Elsewhere in the beauty world, Rihanna has been working to make products feel less gendered (when she launched Fenty Skin in 2020, she famously Tweeted, “Whoever told you skin care has a gender, LIED to you!”) so it makes sense that her signature scent is similarly unisex. A true head-turner, this fragrance been a crowd favorite ever since Maison Francis Kurkdjian and Baccarat decided to celebrate the crystal manufacturer’s 250th birthday by creating a delicious amber woody scent.

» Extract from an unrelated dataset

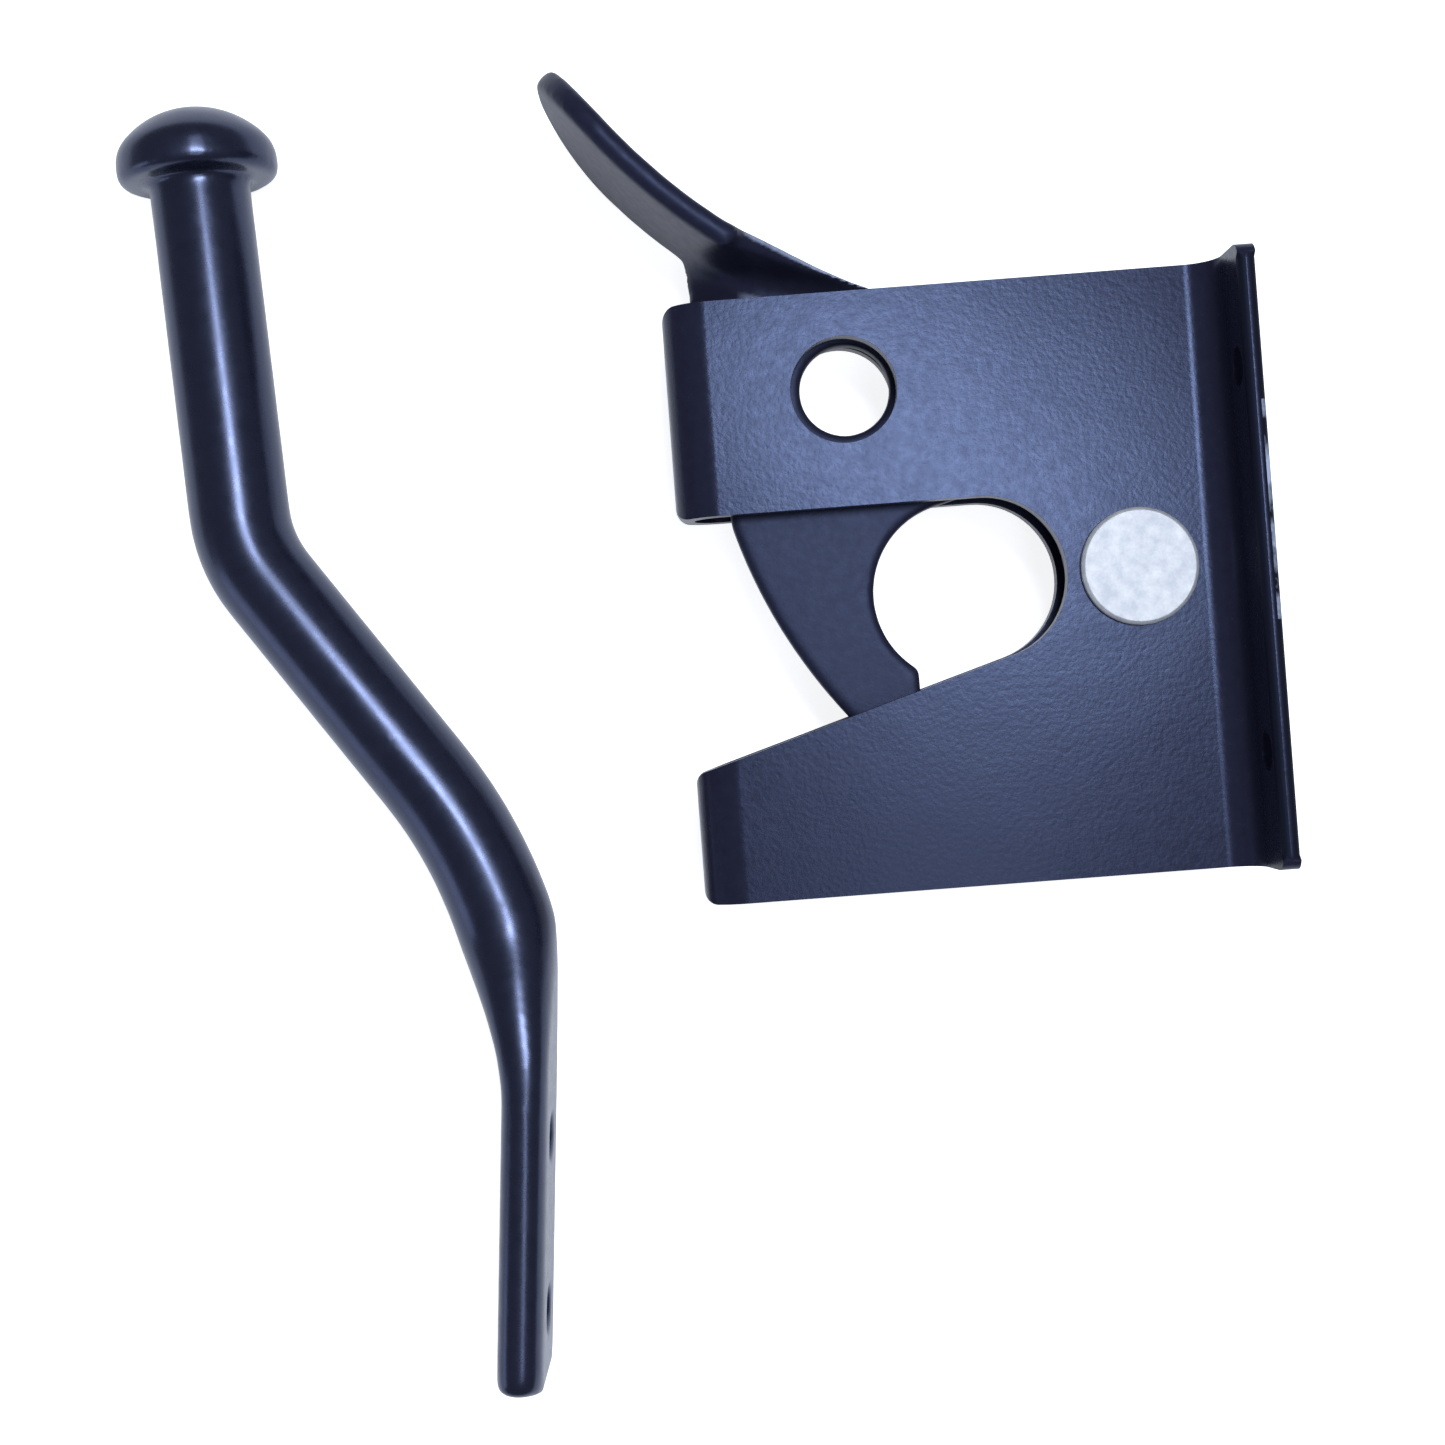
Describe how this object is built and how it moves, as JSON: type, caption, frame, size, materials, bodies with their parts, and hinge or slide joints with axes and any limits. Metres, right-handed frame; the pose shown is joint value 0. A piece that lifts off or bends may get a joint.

DedCool Founder Carina Chaz created the brand’s first fragrance, Taunt, as a way to feel more comfortable in her own skin. “The vanilla mixed with amber notes really helped me explore my feminine side,” she previously told Well+Good. “When creating the Dedcool concept, Fragrance 01 Taunt and Fragrance 02 were the first two to launch as I envisioned women to wear masculine scent profiles while breaking down that gender construct.” The scent is now part of a larger line of fragrances, all of which strike the perfect olfactory balance.
Though bergamot has traditionally been a staple in floral, “feminine” fragrances, Off-White reinvisions its potential by blending it with vetiver and patchouli for a result that’s meant to “smell like sand.” It launched this summer alongside three other perfumes and a line of gender-inclusive makeup that marks the brand’s first foray into beauty.
Le Labo’s Santal 33 was designed to evoke a feeling of personal freedom. Though it blends woodsy, musky, spicy, and leathery notes, which have traditionally been associated with masculine fragrance, the final product feels just as un-gendered as the brand intended.
Snif’s line of gender-inclusive fragrances are so delightful, it’s hard to choose just one. This three-pack includes Burning Bridges, a smoky-sweet tobacco-vanilla blend; Natural Talent, a grounded-yet-bright earthy fruit scent that mixes apricot and soft suede; and Show Pony, a spicy floral. The brand allows you to test its products before you commit to them (you’ll only be charged for what you decide to keep), but you’ll almost certainly want to keep these three signature-worthy scents on rotation.